Harding told the YEP: “I have been with the City of Leeds Diving Club for eight years now. I moved there when I was 10 and my parents mostly made the decision.
“It was the HPC at the time and it’s still one of the best clubs in Britain so for my progression and my future to be better it had to be a choice that I had to make and a commitment that had to be done because Manchester just didn’t have the facilities and the coaches like Leeds, so it was a good choice.
“It was very difficult because I was doing high school in the morning, finishing around three, getting over here for four, training four til six, finishing at six, going back and getting home for maybe seven and sometimes if there was traffic eight. They were long days and you had to get up the next day and do the same so it was very tricky and very hard to do both all day.
“I wanted to put less pressure on myself travelling and I knew college was going to be a little bit easier with less time in college than school so I said to my parents can this work and they said we can work it out. I was 16 and living with another family at the start – the family of another diver – but now I’m in my own house.

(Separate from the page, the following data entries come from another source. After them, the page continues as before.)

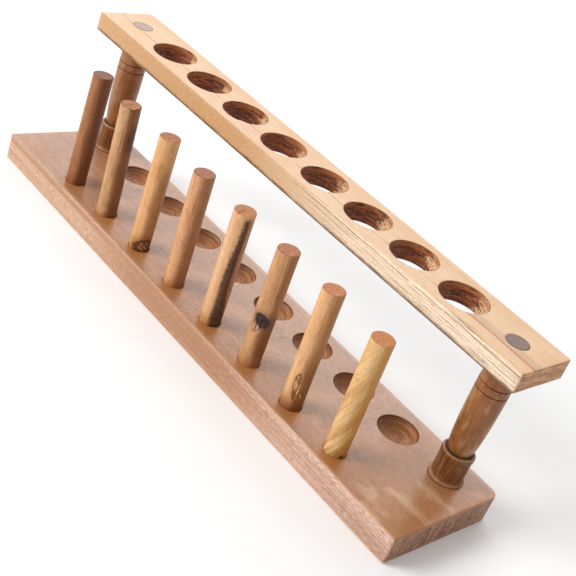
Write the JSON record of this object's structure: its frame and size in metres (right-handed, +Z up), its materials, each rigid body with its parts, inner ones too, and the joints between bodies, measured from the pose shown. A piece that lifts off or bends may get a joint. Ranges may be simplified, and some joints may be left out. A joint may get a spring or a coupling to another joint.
{
  "type": "test tube rack",
  "caption": "Wooden test tube rack: drilled top rail on two turned posts over a dimpled base board, with a row of upright drying pins in front.",
  "frame": {"origin": "on the table, under the middle of the base board", "axes": "+X along the rack, +Y from the drying pins towards the top rail, +Z up"},
  "size_m": [0.307, 0.067, 0.086],
  "materials": {
    "base_wood": "satin varnish over medium brown wood",
    "rail_wood": "satin, pale yellow pine",
    "post_wood": "satin varnish over turned brown wood",
    "pin_brown": "satin, medium brown dowel",
    "pin_tan": "satin, tan dowel",
    "pin_golden": "satin, golden dowel"
  },
  "bodies": {
    "root": {"base_board": "base_wood", "top_rail": "rail_wood", "left_post": "post_wood", "right_post": "post_wood", "drying_pin_1": "pin_brown", "drying_pin_2": "pin_tan", "drying_pin_3": "pin_golden", "drying_pin_4": "pin_brown", "drying_pin_5": "pin_tan", "drying_pin_6": "pin_tan", "drying_pin_7": "pin_tan", "drying_pin_8": "pin_golden"}
  },
  "joints": []
}
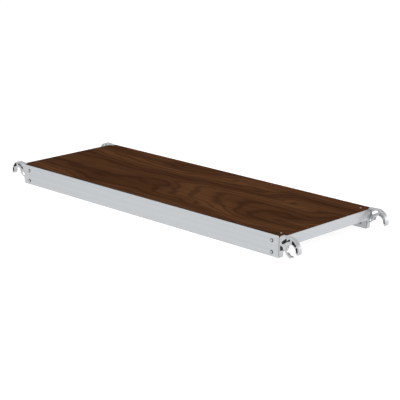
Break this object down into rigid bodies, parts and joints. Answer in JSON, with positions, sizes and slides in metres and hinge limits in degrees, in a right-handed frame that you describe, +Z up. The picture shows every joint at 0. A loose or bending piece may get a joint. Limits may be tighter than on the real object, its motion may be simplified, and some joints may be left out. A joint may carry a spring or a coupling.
{
  "type": "scaffold platform",
  "caption": "Scaffold working platform: plywood deck in an aluminium frame with cast rung claws at its corners and sprung wind-lock pawls.",
  "frame": {"origin": "midway between the ends and between the sides, at the undersides of the stringers", "axes": "+X along the platform, +Y across it, +Z up out of the deck"},
  "size_m": [1.884, 0.605, 0.098],
  "materials": {
    "plywood": "film-faced, satin",
    "mill_aluminium": "extruded, satin",
    "cast_aluminium": "as cast",
    "zinc_steel": "zinc plated",
    "pressed_steel": "zinc plated",
    "spring_steel": "plain",
    "rivet_aluminium": "satin"
  },
  "bodies": {
    "platform": {"deck_panel": "plywood", "stringer_front": "mill_aluminium", "stringer_back": "mill_aluminium", "end_beam_right": "mill_aluminium", "end_beam_left": "mill_aluminium", "cross_bearer_1": "mill_aluminium", "bearer_rivet_1_front": "rivet_aluminium", "bearer_rivet_1_back": "rivet_aluminium", "cross_bearer_2": "mill_aluminium", "bearer_rivet_2_front": "rivet_aluminium", "bearer_rivet_2_back": "rivet_aluminium", "cross_bearer_3": "mill_aluminium", "bearer_rivet_3_front": "rivet_aluminium", "bearer_rivet_3_back": "rivet_aluminium", "claw_front_right": "cast_aluminium", "claw_bolt_lower_front_right": "zinc_steel", "claw_nut_lower_front_right": "zinc_steel", "claw_bolt_upper_front_right": "zinc_steel", "claw_nut_upper_front_right": "zinc_steel", "beam_rivet_lower_front_right": "rivet_aluminium", "beam_rivet_upper_front_right": "rivet_aluminium", "deck_screw_front_right": "zinc_steel", "pawl_pin_front_right": "pressed_steel", "pawl_spring_front_right": "spring_steel", "claw_back_right": "cast_aluminium", "claw_bolt_lower_back_right": "zinc_steel", "claw_nut_lower_back_right": "zinc_steel", "claw_bolt_upper_back_right": "zinc_steel", "claw_nut_upper_back_right": "zinc_steel", "beam_rivet_lower_back_right": "rivet_aluminium", "beam_rivet_upper_back_right": "rivet_aluminium", "deck_screw_back_right": "zinc_steel", "claw_front_left": "cast_aluminium", "claw_bolt_lower_front_left": "zinc_steel", "claw_nut_lower_front_left": "zinc_steel", "claw_bolt_upper_front_left": "zinc_steel", "claw_nut_upper_front_left": "zinc_steel", "beam_rivet_lower_front_left": "rivet_aluminium", "beam_rivet_upper_front_left": "rivet_aluminium", "claw_back_left": "cast_aluminium", "claw_bolt_lower_back_left": "zinc_steel", "claw_nut_lower_back_left": "zinc_steel", "claw_bolt_upper_back_left": "zinc_steel", "claw_nut_upper_back_left": "zinc_steel", "beam_rivet_lower_back_left": "rivet_aluminium", "beam_rivet_upper_back_left": "rivet_aluminium", "pawl_pin_back_left": "pressed_steel", "pawl_spring_back_left": "spring_steel"},
    "pawl_front_right": {"pawl_front_right": "pressed_steel"},
    "pawl_back_left": {"pawl_back_left": "pressed_steel"}
  },
  "joints": [
    {"name": "pawl_swing_front_right", "type": "hinge", "parent": "platform", "child": "pawl_front_right", "pos_m": [0.86737, -0.2875, 0.06021], "axis": [0, 1, 0], "range_deg": [0, 40], "stiffness_Nm_per_rad": 0.06, "springref_deg": -57.3},
    {"name": "pawl_swing_back_left", "type": "hinge", "parent": "platform", "child": "pawl_back_left", "pos_m": [-0.86737, 0.2875, 0.06021], "axis": [0, -1, 0], "range_deg": [0, 40], "stiffness_Nm_per_rad": 0.06, "springref_deg": -57.3}
  ]
}
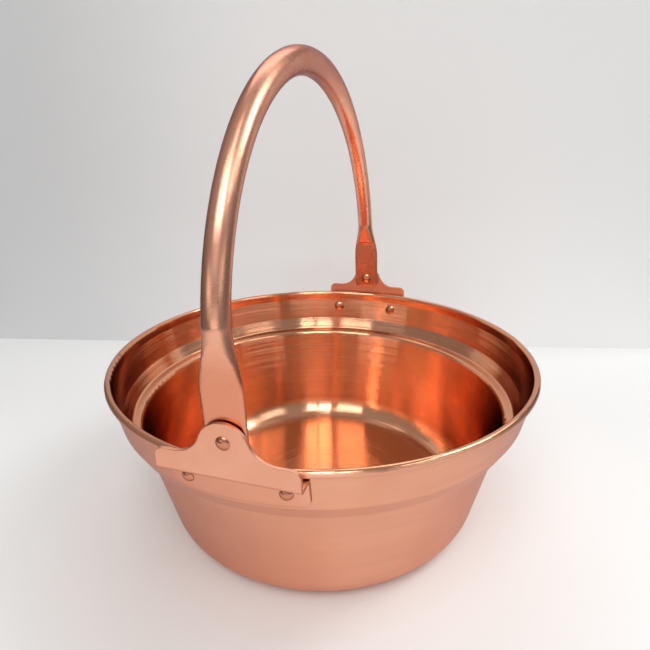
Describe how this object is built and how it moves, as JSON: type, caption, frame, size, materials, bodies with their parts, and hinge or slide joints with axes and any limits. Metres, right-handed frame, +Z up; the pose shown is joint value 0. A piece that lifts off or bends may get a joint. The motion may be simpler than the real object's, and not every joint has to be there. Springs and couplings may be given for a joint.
{
  "type": "cooking pot with bail handle",
  "caption": "Round flat-bottomed metal pot with tapered wall, narrow ledge, flared collar, rolled rim, pressed side brackets and a swinging arched tube handle.",
  "frame": {"origin": "centre of the flat base, on the surface that the pot stands on", "axes": "+Z up, +X towards the right handle bracket, with the handle's pivot axis along X at z = 0.1354 m. The resting handle leans 1.9 degrees from upright, towards -Y"},
  "size_m": [0.3116, 0.3, 0.3176],
  "materials": {
    "pot_copper": "satin copper, spun",
    "handle_copper": "satin copper tube",
    "bracket_copper": "satin copper sheet",
    "rivet_copper": "set copper rivet",
    "washer_copper": "satin copper sheet",
    "rim_wire_steel": "drawn wire, hidden in the rim"
  },
  "bodies": {
    "pot": {"pot_body": "pot_copper", "rim_wire": "rim_wire_steel", "handle_bracket_right": "bracket_copper", "handle_bracket_left": "bracket_copper", "bracket_rivets_right": "rivet_copper", "bracket_rivets_left": "rivet_copper", "pivot_rivet_right": "rivet_copper", "pivot_rivet_left": "rivet_copper", "pivot_washer_right": "washer_copper", "pivot_washer_left": "washer_copper"},
    "handle": {"bail_handle": "handle_copper"}
  },
  "joints": [
    {"name": "handle_swing", "type": "hinge", "parent": "pot", "child": "handle", "pos_m": [0, 0, 0.1354], "axis": [1, 0, 0], "range_deg": [-100, 96.2]}
  ]
}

“It’s been a big step but I want to do this step and progress and focus on my diving. I don’t want to go back to Manchester so, for me, it’s the right choice.”
That choice has now led to the highlight of Harding’s young career so far with the diver one of Great Britain’s main success stories of the 2018 Youth Olympic Games and part of a double triumph for the city of Leeds whose Hunslet Club star Hope Price also won a boxing gold. Better still for Harding, he was followed all the way to Argentina by his parents.
“That was their first competition being out there,” said Harding, who took his A-levels at Elliot Hudson College.
“They don’t normally come to my competitions but they realised this was quite a big competition so they took the time and effort to come out and support because they knew that not many GB people would be out there, so they thought they would come out and support me and they did a great job, and I succeeded so they were happy as well.
“I was ranked third going into the Games from qualification but I had a new dive and my coach just said we will just work on the new dive and see how that goes.
“But everything went well and I came away with a medal so I was really chuffed. It was not really what I was expecting and I was over the moon with where I came.”
The event also marked Harding’s last competition as a ‘youth’ but he’s not planning on hanging around in making quick progress in ‘open age’ with the Leeds teenager now targeting a place at the Tokyo 2020 Olympics and taking inspiration from Olympic gold medallist club-mate Jack Laugher, who competes in the same event.
Harding pondered: “I am focusing on learning new dives and bigger dives for next season and for the senior list and then getting them good enough for 2020 to hopefully qualify.
“I’d say my chances aren’t slim but they aren’t ridiculously high or guaranteed so I’d say I am in with the mix of qualifying but it all depends on the day of the qualification. Hopefully qualification is a possibility.
“Next year I am looking to the senior Europeans in August but my main focus is getting the newer dives and the bigger dives right so that for that Olympic year they are good.
“There’s also college but diving is the idea for me though if I pass this course I can do self-employed electric engineering so I can do that alongside my diving. If I wasn’t doing so well I still want to try my best and if I don’t get to 2020 then eventually I want to go to 2024 and 2028.”
Hailing the influence of golden boy Laugher, Harding said: “Jack and I train quite close together so I get a lot of tips and he helps me out a lot whilst training and giving me advice before I go into a competition.
“He says to just enjoy it and with him being one of the best, hopefully training alongside him will make me better in the future. He’s a brilliant role model. You can’t ask for much better.
“He’s given me a lot of advice over the years and he’s helped me quite a lot and he has got me to where I need to be.
“And I am hopefully improving alongside him doing the same dives.
“I can get a lot of advice and tips from him.
“Hopefully, I will be able to be just as good as him in the future.”